DNA-Analyse:"Die Dunkelgräfin kann nicht die Prinzessin sein"

Dunkelgräfin ist nicht französische Prinzessin

Rekonstruktion der "Dunkelgräfin" von Hildburghausen

(Foto: obs)

Sie lebte abgeschottet auf einem Schloss und zeigte sich stets verschleiert: Um die "Dunkelgräfin" von Hildburghausen ranken sich viele Legenden. Wissenschaftler haben nun das Grab der Unbekannten untersucht.

Die als "Dunkelgräfin" bekannte Tote aus einem Grab im südthüringischen Hildburghausen ist nicht die französische Königstochter Marie Thérèse Charlotte de Bourbon. Der MDR Thüringen lüftete am Montagabend in einer einstündigen Fernseh-Dokumentation das Geheimnis, über das die Einwohner der Gegend und Historiker seit mehr als 150 Jahren gerätselt hatten.

Ein interdisziplinäres Wissenschaftlerteam hatte seit der Graböffnung 2012 umfangreiche Untersuchungen der sterblichen Überreste und vergleichende DNA-Analysen vorgenommen.

Es war ein merkwürdiges Paar, das im Jahr 1807 in der kleinen südthüringischen Residenzstadt Hildburghausen abstieg: Der Herr, den man für einen Grafen hielt, nannte sich Vavel de Versay. Über die Dame war nichts bekannt. Um die geheimnisvolle Frau, die auf dem Schulersberg begraben liegt, ranken sich mehrere Theorien. Um nicht erkannt zu werden, soll sie stets verschleiert gewesen sein. Ihr Beschützer schirmte sie all die Jahre vor der Dorfbevölkerung ab. Die Menschen um Hildburghausen nannten sie deshalb "Dunkelgräfin". Nicht einmal einen Arzt oder Pfarrer zog der "Dunkelgraf" vor ihrem Tod 1837 hinzu.

Als der vermeintliche "Graf" 1845 starb, stellte sich schnell heraus, dass es sich in Wirklichkeit um einen holländischen Diplomaten handelte, der sich am Hofe Ludwigs XVI. aufgehalten hatte. Die Identität der Dame, die bereits 1837 starb, gab hingegen Rätsel auf.

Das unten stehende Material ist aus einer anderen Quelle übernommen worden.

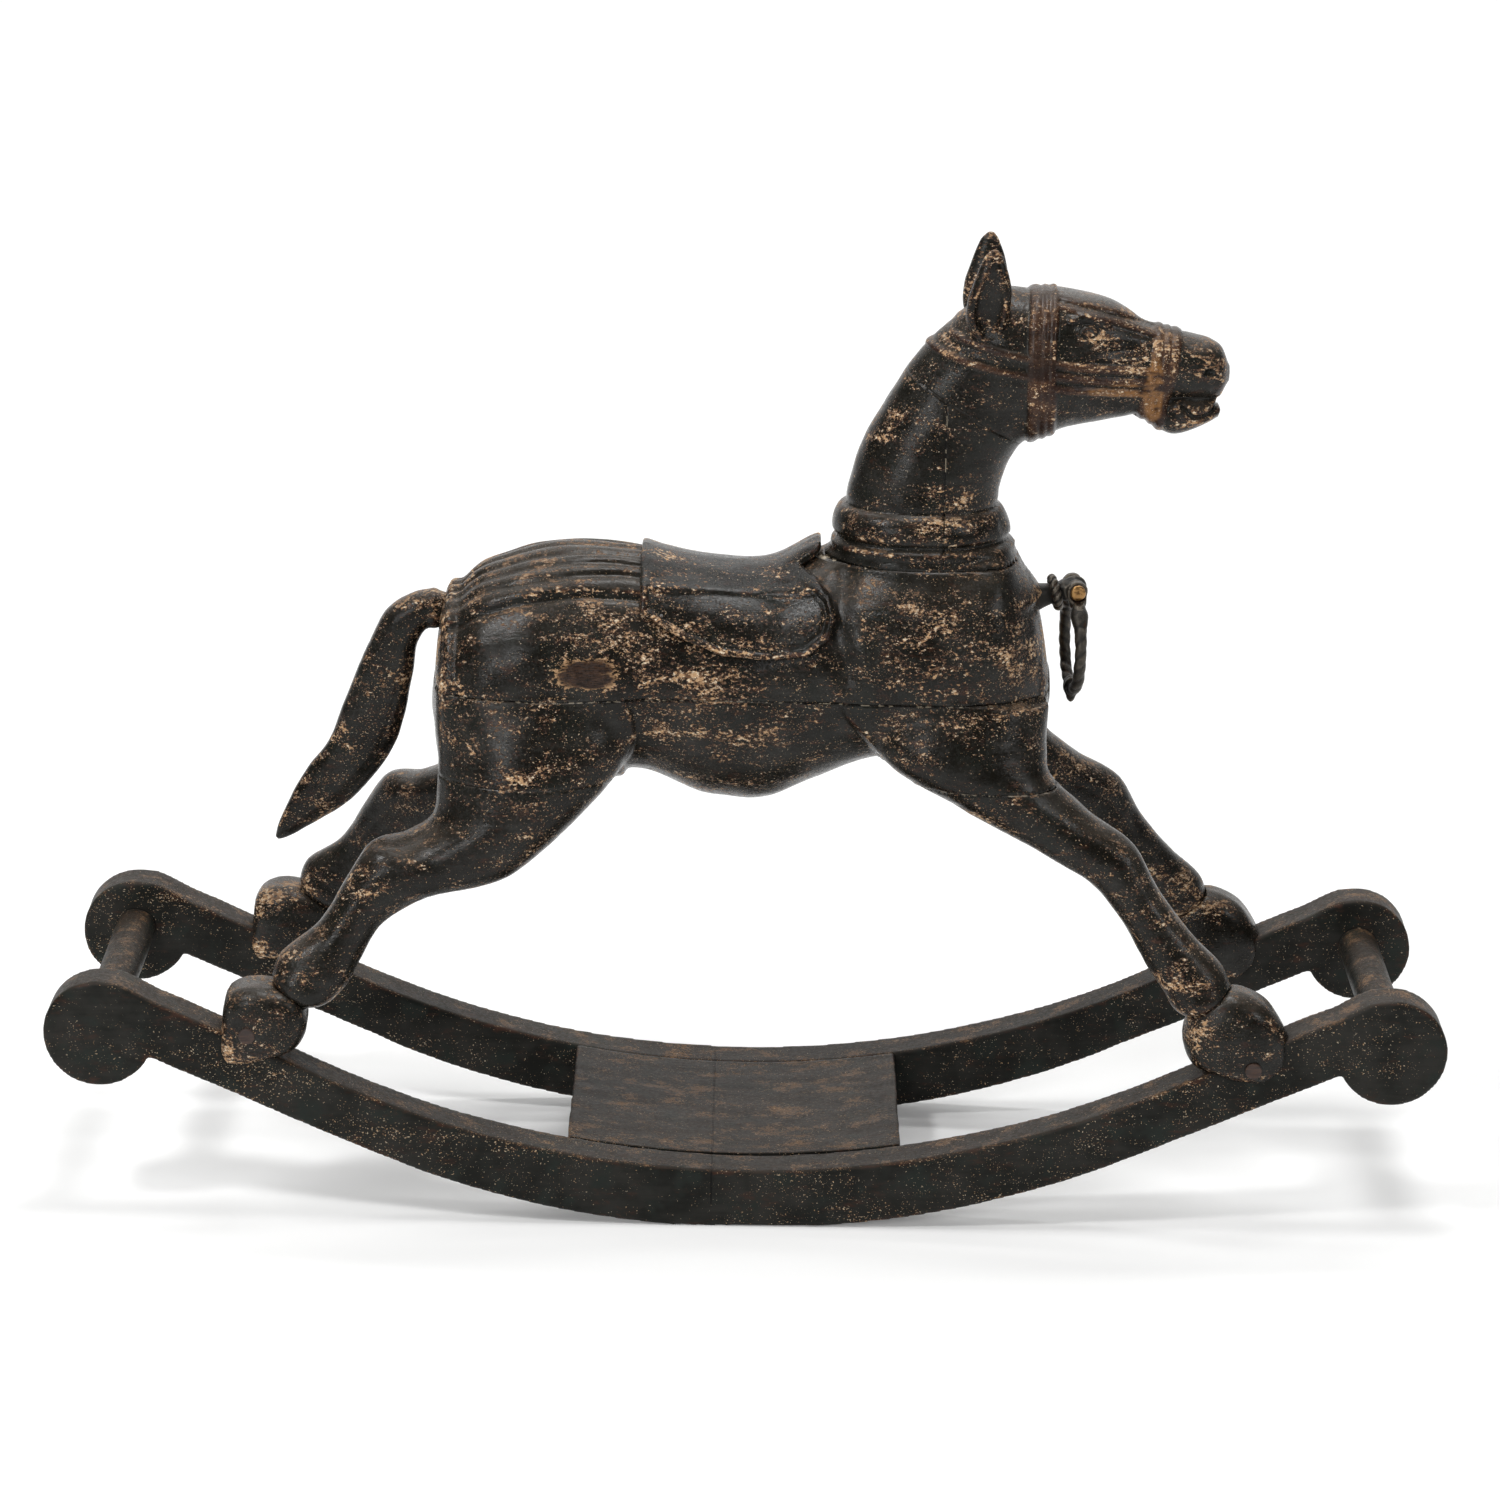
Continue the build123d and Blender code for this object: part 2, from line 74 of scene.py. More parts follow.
rocker_thick = rocker_high[1] - rocker_low[1]
rocker_mid = (rocker_low[1] + rocker_high[1]) / 2
inner_face = -rocker_high[1]
crossbar_radius = (bar_high[2] - bar_low[2]) / 2
crossbar_x = (bar_low[0] + bar_high[0]) / 2
crossbar_z = (bar_low[2] + bar_high[2]) / 2
end_disc_radius = rocker_high[0] - crossbar_x
end_disc_z = rocker_high[2] - end_disc_radius
body_seam_z = corners("body_upper")[0][2]
leg_joint_z = corners("hind_leg_right")[1][2]
neck_joint_z = neck_low[2]
neck_seam_x = neck_high[0]

# ---- driving sizes that the frame doesn't hold, as in the CAD model ---------------------
rocker_radius = 740.0
rocker_flat = 110.0
rocker_depth = 47.0
rocker_top_radius = 780.0
lower_arc_reach = 300.0
upper_arc_reach = 330.0
footboard_thick = 22.0
neck_joint_x = 56.0
poll = (112.0, 668.0)
throat = (212.0, 606.0)
hoof_width = 56.0
plug_radius = 6.0
leg_joint_out = 3.0        # how far outside the barrel its joints with the legs lie

# ---- carving that only the looks have -----------------------------------------------------
cloth_rear = -241.0
cloth_front = -80.0
cloth_edge = 40.5          # degrees down from the spine to the cloth's lower edge
collar_z = 546.0           # middle of the roll round the neck's foot
collar_half = 12.0
collar_ridge_z = 528.5
eye = (254.0, 703.0)
nostril = (348.0, 670.0)
strap_power = 0.6          # below 1 gives a strap or rim a rounder top than a hill's
limb_power = 2.1           # 2 makes a limb's section an oval, and more makes it squarer
edge_reach = 2.6           # how far round a point its surface's bend is measured
swell_reach = 7.0

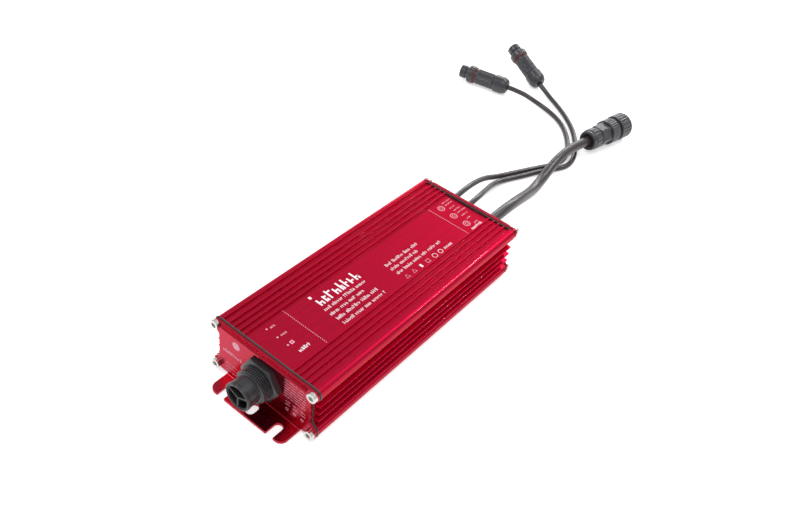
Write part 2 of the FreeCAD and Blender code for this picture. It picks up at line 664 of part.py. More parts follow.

Offiziell wurde der Name der Unbekannten als "Sofia Botta" angegeben - doch dies glaubte in der Gegend niemand. Einen Tag vor seinem Tod verbrannte der Mann damals alle Dokumente. Hartnäckig hielt sich das Gerücht, dass die Tochter von Marie Antoinette und Ludwig XVI. von 1807 an im Schloss Eishausen Zuflucht gesucht hatte. Marie Thérèse war die einzige Überlebende der während der französischen Revolution umgebrachten Königsfamilie.

"Wir haben eine nicht alltägliche DNA-Sequenz"

Nachdem der Stadtrat 2012 zugestimmt hatte, verglichen die Wissenschaftler die DNA-Proben der weiblichen Toten aus Hildburghausen mit denen der weiblichen Linie Maria Theresias, der Mutter von Marie Antoinette. Sie ergaben keine Übereinstimmung.

Ebenfalls keinen Treffer landeten die Wissenschaftler bei der Analyse von Proben aus dem Herzen von Ludwig XVII., dem Bruder von Marie Thérèse, das in einer Basilika in Paris aufbewahrt wird. Im Jahr 2000 hatten Wissenschaftler bereits dessen DNA analysiert und mit lebenden Nachfahren verglichen. Der MDR ließ zudem eine Speichelprobe von Alexander Prinz von Sachsen untersuchen. Sie stimmte mit dem DNA-Ergebnis des Kronprinzen überein, aber nicht mit der DNA aus dem Grab der "Dunkelgräfin".

"Damit können wir eindeutig sagen: Die Dunkelgräfin kann nicht die Prinzessin sein", sagte Walter Parson, Molekularbiologe am Institut für Gerichtliche Medizin der Medizinischen Universität Innsbruck. Auch ein Vergleich des Totenschädels der Dunkelgräfin mit Kinderbildern führte zu keinem eindeutigen Ergebnis. "Es bleibt aber sehr spannend, wer die Dunkelgräfin wirklich war, denn wir haben eine nicht alltägliche DNA-Sequenz", ergänzte Sabine Lutz-Bonengel vom Institut für Gerichtsmedizin des Universitätsklinikums Freiburg. Damit bestehe die Chance, die mütterliche Linie der "Dunkelgräfin" zu finden.